The system contrasts sharply with more coherent appellation structures elsewhere in Bordeaux, where designation typically correlates with either geographic specificity or quality thresholds.
Wine Character
Blaye produces Merlot-dominated red wines that express the region's clay-limestone terroir through medium-bodied structure and accessible fruit profiles. These are not wines built for extended cellaring or profound complexity. The clay component contributes body and a certain roundness, while limestone adds structure and prevents the wines from becoming flabby.
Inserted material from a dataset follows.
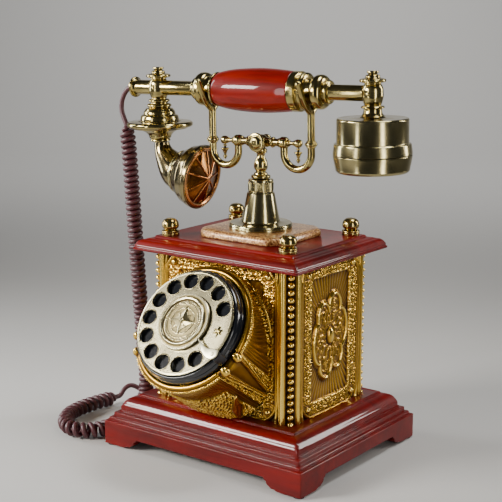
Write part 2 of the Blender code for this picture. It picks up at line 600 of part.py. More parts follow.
# ---------------------------------------------------------------- handset
def make_grip():
    grip = [(0, 0.0350), (0.0170, 0.0350), (0.0176, 0.0340), (0.0190, 0.0180), (0.0196, 0.0040),
            (0.0194, -0.0100),
            (0.0186, -0.0240), (0.0170, -0.0360), (0.0150, -0.0440), (0.0142, -0.0450), (0, -0.0450)]
    turned("grip_barrel", grip, 24, MAHOGANY, HANDSET, rotation=ALONG_X)
    right = [(WIRE_WAY_R, 0.1008), (TUBE_R, 0.1008), (TUBE_R, 0.0702), (0.0098, 0.0698), (0.0098, 0.0658),
             (0.0120, 0.0650), (0.0146, 0.0625), (0.0150, 0.0600), (0.0140, 0.0565), (NECK_R, 0.0546),
             (NECK_R, 0.0488), (0.0155, 0.0480), (0.0165, 0.0450), (0.0155, 0.0428), (0.0165, 0.0420),
             (0.0176, 0.0400), (0.0176, 0.0353), (WIRE_WAY_R, 0.0353)]
    turned("handset_arm_right", right, 16, BRASS, HANDSET, rotation=ALONG_X, ring=True)
    left = [(WIRE_WAY_R, -0.0453), (0.0146, -0.0453), (0.0150, -0.0470), (0.0135, -0.0484), (NECK_R, -0.0488),
            (NECK_R, -0.0546), (0.0140, -0.0565), (0.0150, -0.0600), (0.0146, -0.0625), (0.0120, -0.0650),
            (0.0098, -0.0658), (0.0098, -0.0698), (TUBE_R, -0.0702), (TUBE_R, -0.1030), (WIRE_WAY_R, -0.1030)]
    turned("handset_arm_left", left, 16, BRASS, HANDSET, rotation=ALONG_X, ring=True)
    gland = [(TUBE_R, -0.1218), (TUBE_R, -0.1345), (0.0092, -0.1380), (0.0092, -0.1398), (0.0070, -0.1410),
             (0.0028, -0.1410), (0.0028, -0.1218)]
    turned("cord_gland", gland, 16, BRASS, HANDSET, rotation=ALONG_X, ring=True)


def post_top():
    """The knob, disc and baluster that both posts share, from the top down."""
    return [(0, 0.0190), (0.0048, 0.0188), (0.0052, 0.0166), (0.0030, 0.0158), (0.0030, 0.0146),
            (0.0058, 0.0140),
            (0.0050, 0.0128), (0.0108, 0.0118), (0.0112, 0.0106), (0.0060, 0.0092), (0.0066, 0.0076),
            (0.0091, 0.0020), (0.0091, -0.0020), (0.0070, -0.0094)]


def make_posts():
    left = post_top() + [(0.0095, -0.0110), (0.0072, -0.0130), (0.0098, -0.0150), (0.0080, -0.0180),
                               (0.0108, -0.0196), (0.0120, -0.0238), (0.0160, -0.0262), (0.0168, -0.0299),
                               (0, -0.0299)]
    turned("post_left", left, 16, BRASS, HANDSET, (POST_LEFT, 0, 0))
    right = post_top() + [(0.0094, -0.0108), (0.0080, -0.0128), (0.0085, -0.0160), (0.0110, -0.0193),
                                (0, -0.0193)]
    turned("post_right", right, 16, BRASS, HANDSET, (POST_RIGHT, 0, 0))


def make_transmitter():
    disc = [(0.0040, -0.0302), (0.0290, -0.0302), (0.0306, -0.0320), (0.0308, -0.0350), (0.0290, -0.0376),
            (0.0240, -0.0388), (0.0150, -0.0430), (0.0085, -0.0478), (0.0078, -0.0500), (0.0045, -0.0500),
            (0.0060, -0.0468), (0.0130, -0.0416), (0.0220, -0.0370), (0.0282, -0.0350), (0.0284, -0.0326),
            (0.0040, -0.0322)]
    turned("transmitter_disc", disc, 24, BRASS, HANDSET, (POST_LEFT, 0, 0), ring=True)
    offset = Vector((POST_LEFT, 0, 0))
    ahead = Vector((math.cos(BELL_PITCH), 0, -math.sin(BELL_PITCH)))
    path = [HORN_START, Vector((0.0021, 0, -0.0545)), Vector((0.0042, 0, -0.0605)),
            Vector((0.0086, 0, -0.0668)),
            Vector((0.0136, 0, -0.0722)), BELL_AT - ahead * 0.0045, BELL_AT - ahead * GAP]
    radii = [0.39, 0.42, 0.51, 0.67, 0.83, 0.95, 1.0]
    tube("transmitter_horn", [offset + p for p in path], HORN_R, BRASS, HANDSET, radii=radii, sides=4)
    turn = (0, math.pi / 2 + BELL_PITCH, 0)
    bell = [(0.0284, 0.0240), (0.0300, 0.0232), (0.0300, 0.0208), (0.0292, 0.0180), (0.0272, 0.0118),
            (0.0232, 0.0055), (0.0190, 0), (0.0165, 0), (0.0206, 0.0060), (0.0246, 0.0122), (0.0264, 0.0185),
            (0.0266, 0.0205), (0.0268, 0.0240)]
    turned("mouthpiece_bell", bell, 24, BRASS, HANDSET, offset + BELL_AT, turn, ring=True)
    grille = [(0, 0.0320), (0.0040, 0.0305), (0.0258, 0.0226), (0.0258, 0.0212), (0.0240, 0.0212),
              (0.0040, 0.0290), (0, 0.0298)]
    turned("mouthpiece_grille", grille, 24, BRASS, HANDSET, offset + BELL_AT, turn)
    capsule = [(0, 0.0140), (0.0180, 0.0140), (0.0180, 0.0070), (0, 0.0070)]
    turned("transmitter_capsule", capsule, 16, BLACK, HANDSET, offset + BELL_AT, turn)


def make_receiver():
    place = (POST_RIGHT, 0, 0)
    shell = [(0.0110, -0.0196), (0.0298, -0.0206), (0.0307, -0.0220), (0.0307, -0.0414), (0.0326, -0.0430),
             (0.0337, -0.0480), (0.0337, -0.0508), (0.0310, -0.0508), (0.0290, -0.0400), (0.0285, -0.0230),
             (0.0040, -0.0222), (0.0040, -0.0196)]
    turned("receiver_shell", shell, 24, BRASS, HANDSET, place, ring=True)
    cap = [(0, -0.0570), (0.0080, -0.0570), (0.0245, -0.0630), (0.0280, -0.0630), (0.0308, -0.0555),
           (0.0310, -0.0511), (0.0336, -0.0511),
           (0.0332, -0.0560), (0.0305, -0.0640), (0.0285, -0.0658), (0.0250, -0.0652), (0.0080, -0.0590),
           (0, -0.0590)]
    turned("receiver_cap", cap, 24, BRASS, HANDSET, place)
    capsule = [(0, -0.0330), (0.0200, -0.0330), (0.0200, -0.0460), (0, -0.0460)]
    turned("receiver_capsule", capsule, 20, BLACK, HANDSET, place)


# ---------------------------------------------------------------- curly cord
TAIL_TOP = [(-0.1414, -0.0099, 0.3226), (-0.1470, -0.0102, 0.3212), (-0.1525, -0.0105, 0.3160),
            (-0.1560, -0.0108, 0.3080), (-0.1562, -0.0110, 0.3000), (-0.1535, -0.0112, 0.2930),
            (-0.1505, -0.0113, 0.2872)]
CURL = [(-0.1503, -0.0113, 0.2866), (-0.1468, -0.0122, 0.2650), (-0.1437, -0.0130, 0.2350),
        (-0.1412, -0.0130, 0.2000), (-0.1395, -0.0118, 0.1600), (-0.1382, -0.0096, 0.1150),
        (-0.1372, -0.0068, 0.0700), (-0.1364, -0.0048, 0.0400), (-0.1346, -0.0085, 0.0210),
        (-0.1310, -0.0200, 0.0115), (-0.1268, -0.0360, 0.0084), (-0.1235, -0.0540, 0.0082),
        (-0.1228, -0.0710, 0.0082), (-0.1262, -0.0860, 0.0082), (-0.1345, -0.0955, 0.0082),
        (-0.1460, -0.0985, 0.0082), (-0.1590, -0.0940, 0.0082), (-0.1705, -0.0835, 0.0082),
        (-0.1785, -0.0690, 0.0082), (-0.1815, -0.0520, 0.0082), (-0.1812, -0.0350, 0.0082),
        (-0.1790, -0.0190, 0.0082), (-0.1762, -0.0060, 0.0084)]
TAIL_BASE = [(-0.1760, -0.0050, 0.0084), (-0.1752, -0.0010, 0.0092), (-0.1736, 0.0040, 0.0150),
             (-0.1700, 0.0095, 0.0178), (-0.1640, 0.0155, 0.0140), (-0.1575, 0.0215, 0.0070),
             (-0.1500, 0.0275, 0.0032), (-0.1420, 0.0330, 0.0030), (-0.1340, 0.0390, 0.0060),
             (-0.1275, 0.0430, 0.0120), (-0.1230, 0.0450, 0.0162), (-0.1200, JACK_Y, JACK_Z),
             (-PLINTH_X - PLUG_LENGTH / 2 - 2 * GAP, JACK_Y, JACK_Z)]


def make_cord():
    tube("cord_tail_handset", smooth_route(TAIL_TOP, 0.005), WIRE_R, CORD, COLUMN, sides=2)
    tube("cord_curl", smooth_route(CURL, 0.0165), CURL_R, CORD, COLUMN, sides=3)
    tube("cord_tail_base", smooth_route(TAIL_BASE, 0.006), WIRE_R, CORD, COLUMN, sides=2)


# ---------------------------------------------------------------- origin
def centre_on_base():
    """Moves the whole telephone so that its origin is under the middle of its box, the cord left out."""
    bpy.context.view_layer.update()
    graph = bpy.context.evaluated_depsgraph_get()
    low, high = Vector((9, 9, 9)), Vector((-9, -9, -9))
    for obj in PHONE.objects:
        if obj.type == "EMPTY" or obj.name.startswith("cord_") and obj.name != "cord_gland":
            continue
        mesh = obj.evaluated_get(graph).to_mesh()
        for vertex in mesh.vertices:
            point = obj.matrix_world @ vertex.co
            low = Vector(map(min, low, point))
            high = Vector(map(max, high, point))
        obj.evaluated_get(graph).to_mesh_clear()
    DESK.location = (-(low.x + high.x) / 2, -(low.y + high.y) / 2, 0)
    bpy.context.view_layer.update()


def build():
    make_plinth()
    make_base_fittings()
    make_body()
    make_top_plate()
    make_resin_pad()
    make_dial_housing()
    make_finger_wheel()
    make_dial_fixed_parts()
    make_finger_stop()
    make_dial_mechanism()
    make_ringer()
    make_hook_switch()
    make_stand()
    make_cradle_side("left", -1)
    make_cradle_side("right", 1)
    make_grip()
    make_posts()
    make_transmitter()
    make_receiver()
    make_cord()
    centre_on_base()


build()
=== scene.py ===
"""Looks of the antique-style rotary telephone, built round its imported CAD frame.

Lengths are metres in the row frame. Pieces are made in the same groups as the solids: COLUMN stands on the
stand's axis at desk level, DIAL is on the dial's axis with +Z out of the dial, CRADLE is at the cross bar and
HANDSET in the middle of the grip, both with +X along the bar.
"""

import math

import bmesh
import bpy
import numpy as np
from mathutils import Euler, Matrix, Vector


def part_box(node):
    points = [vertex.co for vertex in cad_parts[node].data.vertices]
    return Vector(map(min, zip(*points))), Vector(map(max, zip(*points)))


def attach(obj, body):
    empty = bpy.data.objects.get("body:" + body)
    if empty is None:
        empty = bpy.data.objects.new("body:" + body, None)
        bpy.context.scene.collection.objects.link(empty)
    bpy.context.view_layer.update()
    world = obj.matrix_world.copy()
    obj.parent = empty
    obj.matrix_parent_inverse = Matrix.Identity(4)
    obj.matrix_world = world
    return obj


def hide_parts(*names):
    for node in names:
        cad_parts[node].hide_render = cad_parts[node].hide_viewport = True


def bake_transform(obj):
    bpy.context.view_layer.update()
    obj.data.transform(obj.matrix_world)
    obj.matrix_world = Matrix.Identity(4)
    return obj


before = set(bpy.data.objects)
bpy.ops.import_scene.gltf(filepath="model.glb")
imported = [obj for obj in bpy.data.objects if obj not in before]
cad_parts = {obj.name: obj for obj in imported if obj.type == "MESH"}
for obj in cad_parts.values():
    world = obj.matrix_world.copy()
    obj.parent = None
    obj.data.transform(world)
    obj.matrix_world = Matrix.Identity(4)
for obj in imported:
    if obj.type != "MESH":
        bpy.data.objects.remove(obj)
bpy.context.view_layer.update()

GAP = 0.0003  # left between the horn's end and the bell
ARC_STEPS = 9  # straight runs in each arc of a profile
VIEW_AZIMUTH = math.radians(36.665)  # from straight ahead of the dial, round to the right
UP = Vector((0, 0, 1))

# ---------------------------------------------------------------- groups
plinth_low, plinth_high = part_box("plinth")
COLUMN = Matrix.Translation(((plinth_low.x + plinth_high.x) / 2, (plinth_low.y + plinth_high.y) / 2, 0))


def group(location, rotation):
    """A frame on the column: its origin and its turn."""
    return COLUMN @ Matrix.Translation(location) @ Euler(rotation).to_matrix().to_4x4()


DIAL_Y, DIAL_Z, DIAL_TILT = -0.1086, 0.1376, math.radians(35.28)
CRADLE_TURN = (0, math.radians(-1.2), math.radians(4.0))
DIAL = group((0, DIAL_Y, DIAL_Z), (math.pi / 2 - DIAL_TILT, 0, 0))
CRADLE = group((0, 0, 0.2803), CRADLE_TURN)
HANDSET = group((0, 0, 0.3256), CRADLE_TURN)
ALONG_X = Matrix.Rotation(math.pi / 2, 4, "Y")
ALONG_FRONT = Matrix.Rotation(math.pi / 2, 4, "X")


def at(matrix, x=0.0, y=0.0, z=0.0):
    """A frame moved along its own axes."""
    return matrix @ Matrix.Translation((x, y, z))


def new_material(name, slot, **values):
    """A Principled material; values are its sockets' settings, with _ for a space."""
    material = bpy.data.materials.new(name)
    material.use_nodes = True
    surface = material.node_tree.nodes["Principled BSDF"]
    for socket, value in values.items():
        surface.inputs[socket.replace("_", " ")].default_value = value
    return material, surface


def add_node(material, kind, **values):
    node = material.node_tree.nodes.new("ShaderNode" + kind)
    for socket, value in values.items():
        node.inputs[socket.replace("_", " ")].default_value = value
    return node


def link(material, output, socket):
    material.node_tree.links.new(output, socket)


def noise(material, scale, detail, stretch=(1, 1, 1), roughness=0.55, distortion=0.0):
    """A noise texture in the piece's own space, stretched by the scales given for each axis."""
    place = add_node(material, "TexCoord")
    mapping = add_node(material, "Mapping", Scale=stretch)
    texture = add_node(material, "TexNoise", Scale=scale, Detail=detail, Roughness=roughness,
                       Distortion=distortion)
    link(material, place.outputs["Object"], mapping.inputs["Vector"])
    link(material, mapping.outputs["Vector"], texture.inputs["Vector"])
    return texture.outputs["Fac"]


def ramp(material, factor, stops):
    """Colours along a factor; stops are (position, (r, g, b))."""
    node = add_node(material, "ValToRGB")
    elements = node.color_ramp.elements
    while len(elements) < len(stops):
        elements.new(0.5)
    for element, (position, colour) in zip(elements, stops):
        element.position = position
        element.color = (*colour, 1.0)
    link(material, factor, node.inputs["Fac"])
    return node.outputs["Color"]


def spread(material, factor, low, high, start=0.3, end=0.7):
    """Maps the middle of a factor's range to low..high."""
    node = add_node(material, "MapRange")
    for socket, value in zip(("From Min", "From Max", "To Min", "To Max"), (start, end, low, high)):
        node.inputs[socket].default_value = value
    link(material, factor, node.inputs["Value"])
    return node.outputs["Result"]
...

Quality varies substantially across the appellation's large geographic footprint. The best sites (those with proper elevation, drainage, and exposition) can produce wines with genuine character and balance. Lower-lying parcels or those with excessive clay tend toward heaviness and lack of definition.
The small percentage of white wine production focuses primarily on Sauvignon Blanc and Sémillon, though these wines rarely achieve the distinction found in dedicated white wine appellations across the Gironde.
Blaye vs. Bourg: A Study in Contrasts
The comparison with Côtes de Bourg illuminates what makes Blaye distinct, or rather, less distinct. Bourg concentrates its production in a smaller area with more pronounced topography and better-defined vineyard sites. Cabernet Sauvignon performs more reliably in Bourg's terroir, allowing for more complex blending options.
Blaye's larger size and gentler terrain create a more diffuse identity. The region lacks the concentrated quality sites that give Bourg its elevated reputation among Right Bank appellations. Where Bourg can claim a certain consistency of character across its production, Blaye's wines vary more dramatically based on specific site selection and producer ambition.
This is not to dismiss Blaye entirely. The region's clay-limestone terroir can produce solid, well-made Merlot when producers focus on appropriate sites and restrained yields. But the appellation as a whole operates at a different quality threshold than its southern neighbor.
The Modern Reality
Côtes de Blaye functions primarily as a source of accessible, Merlot-based Bordeaux at reasonable price points. The region's transformation from mixed white and red production to near-total red wine focus reflects broader market forces rather than any intrinsic terroir destiny.
The appellation system's complexity does the region no favors. Simplification would serve both producers and consumers better than the current maze of designation options. Until then, Blaye remains what it has become: Bordeaux's most expansive Right Bank region, producing variable-quality Merlot across a gentle, agricultural landscape that lacks the concentrated excellence of smaller, more prestigious neighbors.